◆ **Job**
Which lines hold the word "with"? Copy each one.

◆ **Dataset excerpts**

***

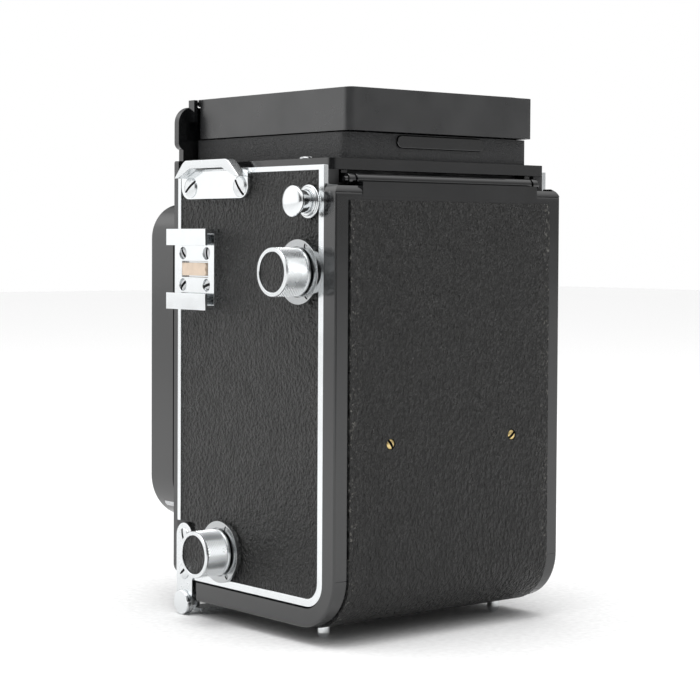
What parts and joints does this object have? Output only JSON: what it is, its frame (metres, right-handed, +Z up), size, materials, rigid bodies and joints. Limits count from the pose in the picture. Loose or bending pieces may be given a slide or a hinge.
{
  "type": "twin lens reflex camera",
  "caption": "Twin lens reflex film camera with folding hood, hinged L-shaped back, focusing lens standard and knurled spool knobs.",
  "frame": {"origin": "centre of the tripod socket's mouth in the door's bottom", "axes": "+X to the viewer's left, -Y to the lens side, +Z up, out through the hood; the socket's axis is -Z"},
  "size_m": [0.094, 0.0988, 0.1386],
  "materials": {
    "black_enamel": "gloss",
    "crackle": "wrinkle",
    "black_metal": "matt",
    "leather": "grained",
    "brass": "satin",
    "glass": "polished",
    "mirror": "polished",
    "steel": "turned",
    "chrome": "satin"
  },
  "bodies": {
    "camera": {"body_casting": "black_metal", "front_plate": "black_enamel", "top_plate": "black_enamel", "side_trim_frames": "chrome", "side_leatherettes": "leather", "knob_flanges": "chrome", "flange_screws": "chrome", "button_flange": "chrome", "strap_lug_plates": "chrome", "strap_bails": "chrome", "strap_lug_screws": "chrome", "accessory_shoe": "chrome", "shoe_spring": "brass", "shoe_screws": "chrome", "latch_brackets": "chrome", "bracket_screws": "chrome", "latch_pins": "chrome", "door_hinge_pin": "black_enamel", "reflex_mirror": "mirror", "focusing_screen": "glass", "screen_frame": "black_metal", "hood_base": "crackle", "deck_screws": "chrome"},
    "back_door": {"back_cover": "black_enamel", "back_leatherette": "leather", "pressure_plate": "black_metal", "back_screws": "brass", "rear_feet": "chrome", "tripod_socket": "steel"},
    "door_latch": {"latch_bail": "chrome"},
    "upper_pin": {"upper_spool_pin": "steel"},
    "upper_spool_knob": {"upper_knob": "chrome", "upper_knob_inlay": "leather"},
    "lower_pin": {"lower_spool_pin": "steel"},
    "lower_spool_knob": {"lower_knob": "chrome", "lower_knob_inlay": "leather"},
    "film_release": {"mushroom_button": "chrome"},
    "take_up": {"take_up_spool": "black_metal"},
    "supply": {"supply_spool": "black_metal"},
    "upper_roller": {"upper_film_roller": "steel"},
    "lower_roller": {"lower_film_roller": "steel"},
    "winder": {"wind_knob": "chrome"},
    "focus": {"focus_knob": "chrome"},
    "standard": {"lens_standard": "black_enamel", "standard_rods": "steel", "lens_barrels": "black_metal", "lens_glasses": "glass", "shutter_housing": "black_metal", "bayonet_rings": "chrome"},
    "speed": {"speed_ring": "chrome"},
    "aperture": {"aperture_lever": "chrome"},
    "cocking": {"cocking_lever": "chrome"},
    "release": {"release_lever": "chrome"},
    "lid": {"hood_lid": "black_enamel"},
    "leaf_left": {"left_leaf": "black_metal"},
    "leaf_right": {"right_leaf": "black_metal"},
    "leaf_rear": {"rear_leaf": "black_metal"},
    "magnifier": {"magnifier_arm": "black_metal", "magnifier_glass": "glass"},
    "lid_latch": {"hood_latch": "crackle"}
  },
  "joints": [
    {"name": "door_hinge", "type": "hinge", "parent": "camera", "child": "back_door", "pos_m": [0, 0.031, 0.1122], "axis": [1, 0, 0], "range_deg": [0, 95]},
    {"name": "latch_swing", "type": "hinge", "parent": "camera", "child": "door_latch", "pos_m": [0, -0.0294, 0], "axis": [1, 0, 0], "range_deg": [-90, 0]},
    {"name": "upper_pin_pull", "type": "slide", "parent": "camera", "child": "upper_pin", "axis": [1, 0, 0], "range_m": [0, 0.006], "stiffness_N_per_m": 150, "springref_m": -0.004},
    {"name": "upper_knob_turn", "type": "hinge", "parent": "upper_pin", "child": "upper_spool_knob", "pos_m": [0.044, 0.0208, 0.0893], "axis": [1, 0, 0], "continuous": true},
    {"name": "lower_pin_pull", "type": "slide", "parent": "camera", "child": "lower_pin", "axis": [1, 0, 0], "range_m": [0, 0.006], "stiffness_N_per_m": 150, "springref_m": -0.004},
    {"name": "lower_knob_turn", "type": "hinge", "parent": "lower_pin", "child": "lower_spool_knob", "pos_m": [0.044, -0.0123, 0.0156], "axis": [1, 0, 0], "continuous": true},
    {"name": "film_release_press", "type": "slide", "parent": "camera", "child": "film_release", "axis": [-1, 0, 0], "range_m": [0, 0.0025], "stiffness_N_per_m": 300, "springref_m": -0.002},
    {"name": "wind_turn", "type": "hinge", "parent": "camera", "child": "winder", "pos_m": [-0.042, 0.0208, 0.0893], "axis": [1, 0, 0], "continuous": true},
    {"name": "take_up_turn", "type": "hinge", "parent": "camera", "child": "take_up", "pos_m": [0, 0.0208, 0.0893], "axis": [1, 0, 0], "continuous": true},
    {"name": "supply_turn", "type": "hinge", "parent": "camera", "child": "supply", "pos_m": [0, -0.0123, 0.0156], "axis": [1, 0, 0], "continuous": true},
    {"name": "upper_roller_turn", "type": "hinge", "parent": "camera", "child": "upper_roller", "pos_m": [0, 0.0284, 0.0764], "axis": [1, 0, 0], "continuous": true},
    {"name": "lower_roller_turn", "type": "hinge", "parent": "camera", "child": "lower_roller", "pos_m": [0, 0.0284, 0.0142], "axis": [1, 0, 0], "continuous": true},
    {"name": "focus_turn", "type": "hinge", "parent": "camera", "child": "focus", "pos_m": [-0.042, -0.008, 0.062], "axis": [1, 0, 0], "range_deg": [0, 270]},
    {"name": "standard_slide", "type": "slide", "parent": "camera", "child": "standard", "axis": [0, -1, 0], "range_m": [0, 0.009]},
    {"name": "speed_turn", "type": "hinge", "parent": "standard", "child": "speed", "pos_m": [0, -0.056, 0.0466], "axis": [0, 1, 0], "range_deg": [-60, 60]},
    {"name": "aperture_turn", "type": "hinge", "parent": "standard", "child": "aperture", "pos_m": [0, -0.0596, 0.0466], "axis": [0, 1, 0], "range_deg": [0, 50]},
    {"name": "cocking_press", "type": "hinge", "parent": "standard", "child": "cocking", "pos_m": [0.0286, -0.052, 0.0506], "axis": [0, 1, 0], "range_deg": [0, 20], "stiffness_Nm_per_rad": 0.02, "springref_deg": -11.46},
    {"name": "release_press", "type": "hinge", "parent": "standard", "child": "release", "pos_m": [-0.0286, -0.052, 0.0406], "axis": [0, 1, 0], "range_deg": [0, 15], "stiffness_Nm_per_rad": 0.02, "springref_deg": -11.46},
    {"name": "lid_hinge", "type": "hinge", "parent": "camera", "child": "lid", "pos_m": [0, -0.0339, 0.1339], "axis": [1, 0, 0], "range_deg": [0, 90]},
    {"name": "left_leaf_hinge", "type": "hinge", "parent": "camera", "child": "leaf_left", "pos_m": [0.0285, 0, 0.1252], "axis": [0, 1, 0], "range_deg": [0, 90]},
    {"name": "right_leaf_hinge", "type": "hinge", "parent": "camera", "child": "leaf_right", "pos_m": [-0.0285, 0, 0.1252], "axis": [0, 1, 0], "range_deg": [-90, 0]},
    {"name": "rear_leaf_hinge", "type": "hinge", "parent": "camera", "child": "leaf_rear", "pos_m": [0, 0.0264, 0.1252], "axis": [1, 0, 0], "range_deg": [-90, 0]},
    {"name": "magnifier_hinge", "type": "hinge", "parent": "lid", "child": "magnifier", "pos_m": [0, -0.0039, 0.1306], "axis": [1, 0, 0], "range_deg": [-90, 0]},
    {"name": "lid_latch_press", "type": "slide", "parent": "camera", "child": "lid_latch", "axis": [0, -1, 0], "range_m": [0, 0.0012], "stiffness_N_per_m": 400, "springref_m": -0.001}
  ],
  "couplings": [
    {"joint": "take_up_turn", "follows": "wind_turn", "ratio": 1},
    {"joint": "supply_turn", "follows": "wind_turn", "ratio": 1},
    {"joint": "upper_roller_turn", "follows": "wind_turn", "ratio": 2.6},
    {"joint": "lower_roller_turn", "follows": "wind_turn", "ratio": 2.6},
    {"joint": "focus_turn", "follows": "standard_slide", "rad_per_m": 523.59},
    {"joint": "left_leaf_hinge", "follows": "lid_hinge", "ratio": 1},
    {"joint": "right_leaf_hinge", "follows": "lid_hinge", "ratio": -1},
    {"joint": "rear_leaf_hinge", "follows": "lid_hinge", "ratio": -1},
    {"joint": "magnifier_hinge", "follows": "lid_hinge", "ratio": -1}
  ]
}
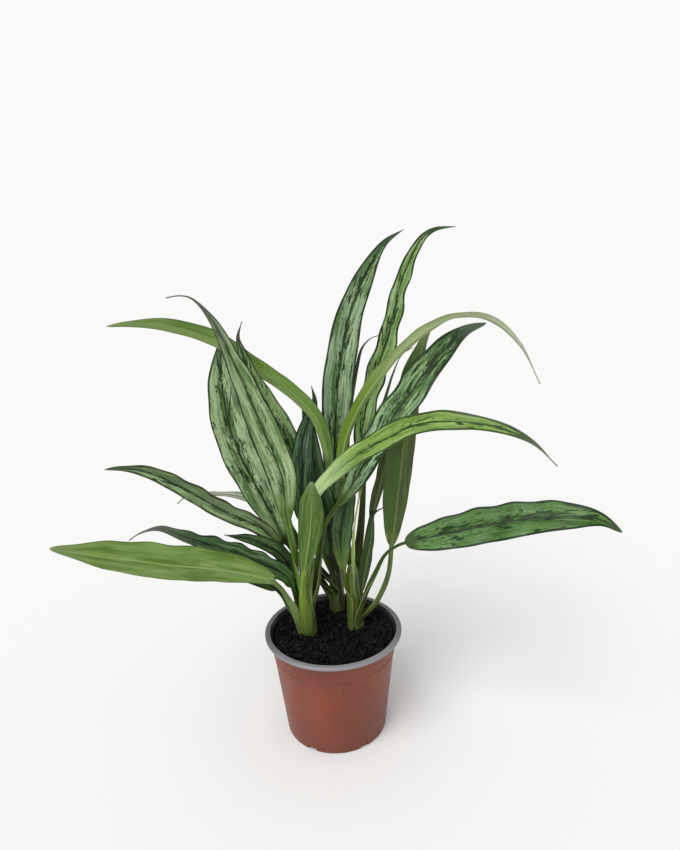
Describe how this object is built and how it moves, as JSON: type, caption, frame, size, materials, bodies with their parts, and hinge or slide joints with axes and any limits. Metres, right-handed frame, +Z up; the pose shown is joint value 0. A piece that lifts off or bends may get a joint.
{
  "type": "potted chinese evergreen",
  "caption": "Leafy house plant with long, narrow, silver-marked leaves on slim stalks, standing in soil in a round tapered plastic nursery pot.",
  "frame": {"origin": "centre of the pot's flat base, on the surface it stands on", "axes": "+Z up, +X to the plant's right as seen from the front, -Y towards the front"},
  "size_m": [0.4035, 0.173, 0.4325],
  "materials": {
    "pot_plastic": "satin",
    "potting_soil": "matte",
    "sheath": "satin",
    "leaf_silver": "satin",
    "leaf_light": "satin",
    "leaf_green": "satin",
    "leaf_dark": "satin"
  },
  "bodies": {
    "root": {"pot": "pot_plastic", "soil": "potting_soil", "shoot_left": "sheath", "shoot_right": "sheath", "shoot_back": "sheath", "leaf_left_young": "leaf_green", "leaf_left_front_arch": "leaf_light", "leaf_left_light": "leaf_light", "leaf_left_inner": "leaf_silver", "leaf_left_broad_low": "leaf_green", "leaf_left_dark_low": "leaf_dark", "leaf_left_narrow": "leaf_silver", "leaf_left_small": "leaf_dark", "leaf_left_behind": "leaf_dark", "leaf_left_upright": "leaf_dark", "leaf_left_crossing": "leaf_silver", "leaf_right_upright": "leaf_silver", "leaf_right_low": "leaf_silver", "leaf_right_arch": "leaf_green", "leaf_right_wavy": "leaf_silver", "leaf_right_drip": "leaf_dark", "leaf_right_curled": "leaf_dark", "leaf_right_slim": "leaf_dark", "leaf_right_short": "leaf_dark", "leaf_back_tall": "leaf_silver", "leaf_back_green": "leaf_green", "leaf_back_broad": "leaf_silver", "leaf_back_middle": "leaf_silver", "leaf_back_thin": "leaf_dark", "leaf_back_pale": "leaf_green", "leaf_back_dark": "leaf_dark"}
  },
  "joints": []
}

***

◆ **Task answer**
  "caption": "Twin lens reflex film camera with folding hood, hinged L-shaped back, focusing lens standard and knurled spool knobs.",
Describe how this object is built and how it moves, as JSON: type, caption, frame, size, materials, bodies with their parts, and hinge or slide joints with axes and any limits. Metres, right-handed frame, +Z up; the pose shown is joint value 0. A piece that lifts off or bends may get a joint.
  "caption": "Leafy house plant with long, narrow, silver-marked leaves on slim stalks, standing in soil in a round tapered plastic nursery pot.",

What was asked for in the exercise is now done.